When it comes to Queer relationships, even the aww becomes taboo. Here is love that’s never been discussed openly before, something that’s has had no agency and is still legally illicit in India. A kind of love that automatically raises eyebrows.

Himadri Roy (left) and his partner Shiv Sahoo

But what is it about queer relationships that society and governments continue to be so scared of it, so worried that it might undo everything? From the looks of it, absolutely nothing.

“We met at Delhi Haat,” reveals Himadri Roy about his first date with his spouse of 12 years.

(Also Read: Full love story of Himadri Roy and Shiv Sahoo)

“We have fights because of our in-laws,” reveals Bijay and Rishi – another couple this film interacts with.

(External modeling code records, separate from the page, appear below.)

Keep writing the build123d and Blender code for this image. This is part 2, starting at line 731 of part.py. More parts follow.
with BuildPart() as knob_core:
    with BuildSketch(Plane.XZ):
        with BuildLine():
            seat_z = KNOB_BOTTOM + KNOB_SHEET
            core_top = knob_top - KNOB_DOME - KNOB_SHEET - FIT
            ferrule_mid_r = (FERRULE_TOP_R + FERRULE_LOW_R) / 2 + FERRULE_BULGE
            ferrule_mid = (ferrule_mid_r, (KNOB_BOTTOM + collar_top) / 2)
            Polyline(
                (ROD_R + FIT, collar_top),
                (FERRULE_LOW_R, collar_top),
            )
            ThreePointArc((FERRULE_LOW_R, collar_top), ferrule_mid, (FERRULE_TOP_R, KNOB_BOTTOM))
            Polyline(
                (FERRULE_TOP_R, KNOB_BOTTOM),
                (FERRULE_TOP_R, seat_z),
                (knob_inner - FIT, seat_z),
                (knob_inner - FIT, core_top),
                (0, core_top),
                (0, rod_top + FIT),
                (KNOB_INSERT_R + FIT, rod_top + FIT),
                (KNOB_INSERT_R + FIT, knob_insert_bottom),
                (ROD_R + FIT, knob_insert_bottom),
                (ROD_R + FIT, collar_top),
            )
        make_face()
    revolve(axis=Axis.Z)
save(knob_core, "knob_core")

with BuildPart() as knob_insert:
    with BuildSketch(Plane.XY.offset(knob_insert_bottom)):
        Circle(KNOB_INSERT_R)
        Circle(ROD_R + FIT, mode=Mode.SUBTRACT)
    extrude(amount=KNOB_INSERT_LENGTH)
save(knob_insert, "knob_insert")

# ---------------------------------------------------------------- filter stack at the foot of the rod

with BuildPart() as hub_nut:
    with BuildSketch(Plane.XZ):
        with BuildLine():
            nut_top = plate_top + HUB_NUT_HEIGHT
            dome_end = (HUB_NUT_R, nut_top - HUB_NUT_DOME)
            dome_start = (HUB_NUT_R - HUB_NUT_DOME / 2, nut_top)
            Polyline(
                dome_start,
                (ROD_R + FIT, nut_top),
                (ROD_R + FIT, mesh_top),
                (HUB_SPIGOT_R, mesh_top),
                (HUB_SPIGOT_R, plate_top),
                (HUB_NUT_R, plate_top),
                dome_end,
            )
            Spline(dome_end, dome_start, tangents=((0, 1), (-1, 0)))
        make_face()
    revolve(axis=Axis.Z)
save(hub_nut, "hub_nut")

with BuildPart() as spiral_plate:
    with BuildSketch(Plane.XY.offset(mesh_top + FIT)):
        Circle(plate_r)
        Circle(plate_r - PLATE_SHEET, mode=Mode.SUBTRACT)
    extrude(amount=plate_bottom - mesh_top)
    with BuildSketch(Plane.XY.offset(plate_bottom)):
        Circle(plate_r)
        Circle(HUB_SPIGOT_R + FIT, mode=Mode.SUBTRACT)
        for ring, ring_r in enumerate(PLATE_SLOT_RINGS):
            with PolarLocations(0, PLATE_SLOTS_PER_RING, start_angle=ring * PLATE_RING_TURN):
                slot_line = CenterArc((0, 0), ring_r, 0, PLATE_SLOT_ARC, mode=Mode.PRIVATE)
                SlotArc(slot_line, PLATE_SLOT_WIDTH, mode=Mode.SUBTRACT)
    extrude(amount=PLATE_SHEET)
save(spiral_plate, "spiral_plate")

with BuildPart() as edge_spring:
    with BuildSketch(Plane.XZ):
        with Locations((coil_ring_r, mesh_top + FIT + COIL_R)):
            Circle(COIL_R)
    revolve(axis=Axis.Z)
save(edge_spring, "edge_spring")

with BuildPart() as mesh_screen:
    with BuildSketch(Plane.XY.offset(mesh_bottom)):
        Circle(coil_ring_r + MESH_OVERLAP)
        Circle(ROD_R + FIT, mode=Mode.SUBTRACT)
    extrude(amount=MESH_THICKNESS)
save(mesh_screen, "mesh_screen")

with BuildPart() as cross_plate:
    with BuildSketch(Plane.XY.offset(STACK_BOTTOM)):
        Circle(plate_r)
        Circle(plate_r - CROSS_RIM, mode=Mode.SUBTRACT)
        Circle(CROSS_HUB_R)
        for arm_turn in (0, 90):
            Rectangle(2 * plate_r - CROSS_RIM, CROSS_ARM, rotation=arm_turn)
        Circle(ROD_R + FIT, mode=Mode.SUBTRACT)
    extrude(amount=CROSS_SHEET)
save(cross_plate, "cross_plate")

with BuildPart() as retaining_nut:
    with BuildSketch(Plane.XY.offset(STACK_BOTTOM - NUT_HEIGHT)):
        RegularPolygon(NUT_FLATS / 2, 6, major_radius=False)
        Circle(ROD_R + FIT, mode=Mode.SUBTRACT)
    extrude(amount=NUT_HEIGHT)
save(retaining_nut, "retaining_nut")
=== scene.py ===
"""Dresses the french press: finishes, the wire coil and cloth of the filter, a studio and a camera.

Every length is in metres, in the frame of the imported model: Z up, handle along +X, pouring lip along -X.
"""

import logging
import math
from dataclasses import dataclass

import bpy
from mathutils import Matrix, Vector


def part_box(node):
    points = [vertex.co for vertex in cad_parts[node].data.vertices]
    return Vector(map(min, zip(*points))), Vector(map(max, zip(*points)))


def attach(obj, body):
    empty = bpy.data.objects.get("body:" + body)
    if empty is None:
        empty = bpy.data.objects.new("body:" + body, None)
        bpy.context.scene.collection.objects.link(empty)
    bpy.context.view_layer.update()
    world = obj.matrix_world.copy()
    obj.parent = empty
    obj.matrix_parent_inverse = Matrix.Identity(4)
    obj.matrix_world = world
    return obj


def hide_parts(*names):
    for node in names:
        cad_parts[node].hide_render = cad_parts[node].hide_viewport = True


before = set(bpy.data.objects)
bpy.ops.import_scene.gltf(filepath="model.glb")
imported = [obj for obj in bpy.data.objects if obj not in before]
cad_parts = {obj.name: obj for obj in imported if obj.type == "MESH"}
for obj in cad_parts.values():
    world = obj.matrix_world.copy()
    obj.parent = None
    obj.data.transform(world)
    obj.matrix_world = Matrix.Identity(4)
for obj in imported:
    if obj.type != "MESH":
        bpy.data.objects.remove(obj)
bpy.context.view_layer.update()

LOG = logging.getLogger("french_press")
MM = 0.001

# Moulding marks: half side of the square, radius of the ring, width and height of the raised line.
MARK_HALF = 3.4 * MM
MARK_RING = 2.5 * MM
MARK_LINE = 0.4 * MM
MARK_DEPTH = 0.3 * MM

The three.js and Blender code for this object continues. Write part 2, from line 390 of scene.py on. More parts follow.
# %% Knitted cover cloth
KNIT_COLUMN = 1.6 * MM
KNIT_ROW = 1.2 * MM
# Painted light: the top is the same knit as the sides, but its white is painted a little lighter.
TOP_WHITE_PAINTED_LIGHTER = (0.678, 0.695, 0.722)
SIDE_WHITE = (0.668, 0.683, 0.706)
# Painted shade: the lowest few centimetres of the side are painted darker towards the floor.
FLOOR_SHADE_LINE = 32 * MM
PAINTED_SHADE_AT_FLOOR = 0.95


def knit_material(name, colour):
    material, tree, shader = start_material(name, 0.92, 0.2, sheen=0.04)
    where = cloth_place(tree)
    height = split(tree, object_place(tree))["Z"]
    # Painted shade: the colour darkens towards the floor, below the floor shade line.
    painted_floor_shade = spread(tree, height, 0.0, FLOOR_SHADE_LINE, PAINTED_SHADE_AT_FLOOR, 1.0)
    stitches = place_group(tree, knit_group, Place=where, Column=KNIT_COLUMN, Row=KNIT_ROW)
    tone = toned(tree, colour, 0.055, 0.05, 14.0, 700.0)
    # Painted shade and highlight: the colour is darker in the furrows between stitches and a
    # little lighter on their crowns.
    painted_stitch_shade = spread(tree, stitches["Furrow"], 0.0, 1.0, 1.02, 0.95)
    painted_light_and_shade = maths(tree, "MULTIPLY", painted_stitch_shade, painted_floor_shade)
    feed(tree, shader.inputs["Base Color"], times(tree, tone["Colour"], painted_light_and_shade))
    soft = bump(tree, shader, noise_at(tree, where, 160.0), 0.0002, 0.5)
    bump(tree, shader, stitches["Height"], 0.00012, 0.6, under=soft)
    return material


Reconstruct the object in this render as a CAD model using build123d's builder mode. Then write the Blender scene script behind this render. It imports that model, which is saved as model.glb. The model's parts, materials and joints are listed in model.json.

The camera follows Asha and Shabnam on a scooter, hears them talk about their fights, their demands on each other and observes them in the kitchen.

Singh and Kohli hold on to these snippets of information as these make up to be the soul of the story they narrate. It is through these little bits and pieces here and there that In the Mood for Love truly manages to drive home the point.

The idea of queer in homophobic societies often takes the form of a freak. Here the otherisation of the non-heterosexual individual happens not just because of legal systems and social structures but also through years and years of ignorance, superstition and lack of information. In such a society, it is important to have cinema like this that not only celebrates queer relationships and gives them their own platform for celebrating their aww moments, but also holds open a spectacle for those who have never seen anything like this.

A scene from the documentary

Footages of pride parade end with curious on-lookers peering at those celebrating love, unity and acceptance like never before. These curious on-lookers are the subject of this film – those who look around themselves trying to make sense of what they are seeing, trying to understand how they should react.

Somewhere towards the end of this documentary, one of the protagonists points out that the idea is to show how ordinary this relationship is. And that precisely is the idea behind this film as well. Shabnam Shaikh, a National Alliance of People’s Movements activist says,“Main toh is firaq mein rehti hu ke kis tarike se open spaces mein hum kuchh aisa kare ki logon ko aadat ho ki aise rishtey bhi hotey hai.”

It is by acknowledging ideas like these that this documentary uses the personal to make a rather poignant political statement of normalizing what is considered to be a ‘big deal’ and simply making love a more commonplace affair.